Required work => Reproduce the following material exactly, including every line.

--- START Dataset content ---

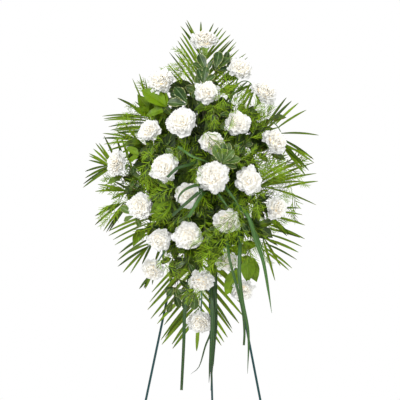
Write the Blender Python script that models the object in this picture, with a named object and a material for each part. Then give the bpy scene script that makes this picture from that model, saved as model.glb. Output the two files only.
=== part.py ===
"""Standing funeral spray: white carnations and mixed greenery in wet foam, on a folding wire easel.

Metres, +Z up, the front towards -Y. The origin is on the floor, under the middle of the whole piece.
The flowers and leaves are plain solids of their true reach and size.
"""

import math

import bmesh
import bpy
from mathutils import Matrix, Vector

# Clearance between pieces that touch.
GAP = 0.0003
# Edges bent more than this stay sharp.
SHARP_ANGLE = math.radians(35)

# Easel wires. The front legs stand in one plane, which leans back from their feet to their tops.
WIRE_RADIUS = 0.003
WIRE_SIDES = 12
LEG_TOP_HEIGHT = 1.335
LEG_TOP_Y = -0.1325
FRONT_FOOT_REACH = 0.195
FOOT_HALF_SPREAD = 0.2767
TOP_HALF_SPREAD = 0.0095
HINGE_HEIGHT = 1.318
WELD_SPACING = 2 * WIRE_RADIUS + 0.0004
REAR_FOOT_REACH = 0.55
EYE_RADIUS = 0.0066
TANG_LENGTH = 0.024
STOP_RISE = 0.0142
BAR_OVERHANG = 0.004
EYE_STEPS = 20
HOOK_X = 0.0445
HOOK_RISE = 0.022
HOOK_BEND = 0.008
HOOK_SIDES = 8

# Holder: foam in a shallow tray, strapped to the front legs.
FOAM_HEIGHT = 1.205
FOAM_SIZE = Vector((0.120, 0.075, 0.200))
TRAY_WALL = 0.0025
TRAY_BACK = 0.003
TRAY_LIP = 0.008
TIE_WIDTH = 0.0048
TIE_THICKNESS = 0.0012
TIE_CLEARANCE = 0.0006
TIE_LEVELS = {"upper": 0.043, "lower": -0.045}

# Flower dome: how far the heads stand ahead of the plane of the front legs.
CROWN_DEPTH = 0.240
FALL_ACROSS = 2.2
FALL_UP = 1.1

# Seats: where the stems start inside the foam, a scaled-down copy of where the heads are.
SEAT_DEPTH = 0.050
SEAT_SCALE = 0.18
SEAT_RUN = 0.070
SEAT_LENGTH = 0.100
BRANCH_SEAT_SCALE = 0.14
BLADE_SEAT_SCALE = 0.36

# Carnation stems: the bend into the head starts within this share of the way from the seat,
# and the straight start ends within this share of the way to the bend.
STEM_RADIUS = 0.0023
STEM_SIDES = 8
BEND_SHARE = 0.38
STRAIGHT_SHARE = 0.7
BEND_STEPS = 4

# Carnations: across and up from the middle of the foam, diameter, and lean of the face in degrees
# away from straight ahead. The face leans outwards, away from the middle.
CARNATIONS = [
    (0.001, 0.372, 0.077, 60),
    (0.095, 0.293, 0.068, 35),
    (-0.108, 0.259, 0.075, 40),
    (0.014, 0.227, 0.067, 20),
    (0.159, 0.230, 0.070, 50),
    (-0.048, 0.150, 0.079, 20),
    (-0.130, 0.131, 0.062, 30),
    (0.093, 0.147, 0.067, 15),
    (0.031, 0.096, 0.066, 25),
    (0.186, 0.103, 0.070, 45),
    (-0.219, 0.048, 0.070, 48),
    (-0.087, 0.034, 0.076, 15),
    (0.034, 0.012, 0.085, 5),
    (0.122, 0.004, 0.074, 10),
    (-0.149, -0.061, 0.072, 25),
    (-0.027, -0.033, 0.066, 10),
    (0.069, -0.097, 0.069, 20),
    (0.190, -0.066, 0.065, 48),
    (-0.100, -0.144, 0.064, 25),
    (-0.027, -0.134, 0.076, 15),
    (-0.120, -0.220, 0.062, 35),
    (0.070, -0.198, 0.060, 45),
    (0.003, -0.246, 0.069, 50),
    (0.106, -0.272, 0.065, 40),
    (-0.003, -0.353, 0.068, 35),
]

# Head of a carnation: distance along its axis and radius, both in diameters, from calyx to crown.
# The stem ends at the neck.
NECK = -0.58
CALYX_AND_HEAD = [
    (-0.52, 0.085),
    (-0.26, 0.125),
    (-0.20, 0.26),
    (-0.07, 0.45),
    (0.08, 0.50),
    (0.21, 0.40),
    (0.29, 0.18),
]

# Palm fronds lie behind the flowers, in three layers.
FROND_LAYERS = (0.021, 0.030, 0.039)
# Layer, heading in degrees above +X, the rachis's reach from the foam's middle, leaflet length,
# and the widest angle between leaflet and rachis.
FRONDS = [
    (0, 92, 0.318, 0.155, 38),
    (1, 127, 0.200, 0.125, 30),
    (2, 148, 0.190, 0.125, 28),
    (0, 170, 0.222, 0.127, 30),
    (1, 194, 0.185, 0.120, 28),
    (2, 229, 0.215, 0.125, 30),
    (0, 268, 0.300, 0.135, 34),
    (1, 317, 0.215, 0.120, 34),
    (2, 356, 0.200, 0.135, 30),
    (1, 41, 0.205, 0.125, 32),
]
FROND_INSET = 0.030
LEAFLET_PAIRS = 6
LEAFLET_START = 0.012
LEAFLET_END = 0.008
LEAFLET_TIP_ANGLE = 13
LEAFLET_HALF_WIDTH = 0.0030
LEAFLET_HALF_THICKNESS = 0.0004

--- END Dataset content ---

Task result =>
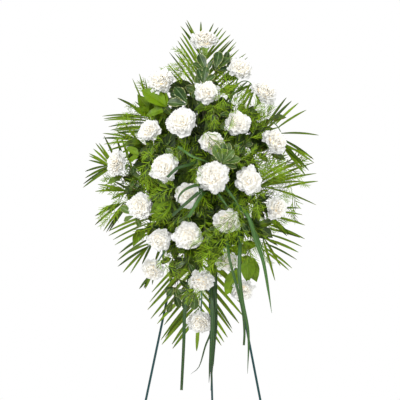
Write the Blender Python script that models the object in this picture, with a named object and a material for each part. Then give the bpy scene script that makes this picture from that model, saved as model.glb. Output the two files only.
=== part.py ===
"""Standing funeral spray: white carnations and mixed greenery in wet foam, on a folding wire easel.

Metres, +Z up, the front towards -Y. The origin is on the floor, under the middle of the whole piece.
The flowers and leaves are plain solids of their true reach and size.
"""

import math

import bmesh
import bpy
from mathutils import Matrix, Vector

# Clearance between pieces that touch.
GAP = 0.0003
# Edges bent more than this stay sharp.
SHARP_ANGLE = math.radians(35)

# Easel wires. The front legs stand in one plane, which leans back from their feet to their tops.
WIRE_RADIUS = 0.003
WIRE_SIDES = 12
LEG_TOP_HEIGHT = 1.335
LEG_TOP_Y = -0.1325
FRONT_FOOT_REACH = 0.195
FOOT_HALF_SPREAD = 0.2767
TOP_HALF_SPREAD = 0.0095
HINGE_HEIGHT = 1.318
WELD_SPACING = 2 * WIRE_RADIUS + 0.0004
REAR_FOOT_REACH = 0.55
EYE_RADIUS = 0.0066
TANG_LENGTH = 0.024
STOP_RISE = 0.0142
BAR_OVERHANG = 0.004
EYE_STEPS = 20
HOOK_X = 0.0445
HOOK_RISE = 0.022
HOOK_BEND = 0.008
HOOK_SIDES = 8

# Holder: foam in a shallow tray, strapped to the front legs.
FOAM_HEIGHT = 1.205
FOAM_SIZE = Vector((0.120, 0.075, 0.200))
TRAY_WALL = 0.0025
TRAY_BACK = 0.003
TRAY_LIP = 0.008
TIE_WIDTH = 0.0048
TIE_THICKNESS = 0.0012
TIE_CLEARANCE = 0.0006
TIE_LEVELS = {"upper": 0.043, "lower": -0.045}

# Flower dome: how far the heads stand ahead of the plane of the front legs.
CROWN_DEPTH = 0.240
FALL_ACROSS = 2.2
FALL_UP = 1.1

# Seats: where the stems start inside the foam, a scaled-down copy of where the heads are.
SEAT_DEPTH = 0.050
SEAT_SCALE = 0.18
SEAT_RUN = 0.070
SEAT_LENGTH = 0.100
BRANCH_SEAT_SCALE = 0.14
BLADE_SEAT_SCALE = 0.36

# Carnation stems: the bend into the head starts within this share of the way from the seat,
# and the straight start ends within this share of the way to the bend.
STEM_RADIUS = 0.0023
STEM_SIDES = 8
BEND_SHARE = 0.38
STRAIGHT_SHARE = 0.7
BEND_STEPS = 4

# Carnations: across and up from the middle of the foam, diameter, and lean of the face in degrees
# away from straight ahead. The face leans outwards, away from the middle.
CARNATIONS = [
    (0.001, 0.372, 0.077, 60),
    (0.095, 0.293, 0.068, 35),
    (-0.108, 0.259, 0.075, 40),
    (0.014, 0.227, 0.067, 20),
    (0.159, 0.230, 0.070, 50),
    (-0.048, 0.150, 0.079, 20),
    (-0.130, 0.131, 0.062, 30),
    (0.093, 0.147, 0.067, 15),
    (0.031, 0.096, 0.066, 25),
    (0.186, 0.103, 0.070, 45),
    (-0.219, 0.048, 0.070, 48),
    (-0.087, 0.034, 0.076, 15),
    (0.034, 0.012, 0.085, 5),
    (0.122, 0.004, 0.074, 10),
    (-0.149, -0.061, 0.072, 25),
    (-0.027, -0.033, 0.066, 10),
    (0.069, -0.097, 0.069, 20),
    (0.190, -0.066, 0.065, 48),
    (-0.100, -0.144, 0.064, 25),
    (-0.027, -0.134, 0.076, 15),
    (-0.120, -0.220, 0.062, 35),
    (0.070, -0.198, 0.060, 45),
    (0.003, -0.246, 0.069, 50),
    (0.106, -0.272, 0.065, 40),
    (-0.003, -0.353, 0.068, 35),
]

# Head of a carnation: distance along its axis and radius, both in diameters, from calyx to crown.
# The stem ends at the neck.
NECK = -0.58
CALYX_AND_HEAD = [
    (-0.52, 0.085),
    (-0.26, 0.125),
    (-0.20, 0.26),
    (-0.07, 0.45),
    (0.08, 0.50),
    (0.21, 0.40),
    (0.29, 0.18),
]

# Palm fronds lie behind the flowers, in three layers.
FROND_LAYERS = (0.021, 0.030, 0.039)
# Layer, heading in degrees above +X, the rachis's reach from the foam's middle, leaflet length,
# and the widest angle between leaflet and rachis.
FRONDS = [
    (0, 92, 0.318, 0.155, 38),
    (1, 127, 0.200, 0.125, 30),
    (2, 148, 0.190, 0.125, 28),
    (0, 170, 0.222, 0.127, 30),
    (1, 194, 0.185, 0.120, 28),
    (2, 229, 0.215, 0.125, 30),
    (0, 268, 0.300, 0.135, 34),
    (1, 317, 0.215, 0.120, 34),
    (2, 356, 0.200, 0.135, 30),
    (1, 41, 0.205, 0.125, 32),
]
FROND_INSET = 0.030
LEAFLET_PAIRS = 6
LEAFLET_START = 0.012
LEAFLET_END = 0.008
LEAFLET_TIP_ANGLE = 13
LEAFLET_HALF_WIDTH = 0.0030
LEAFLET_HALF_THICKNESS = 0.0004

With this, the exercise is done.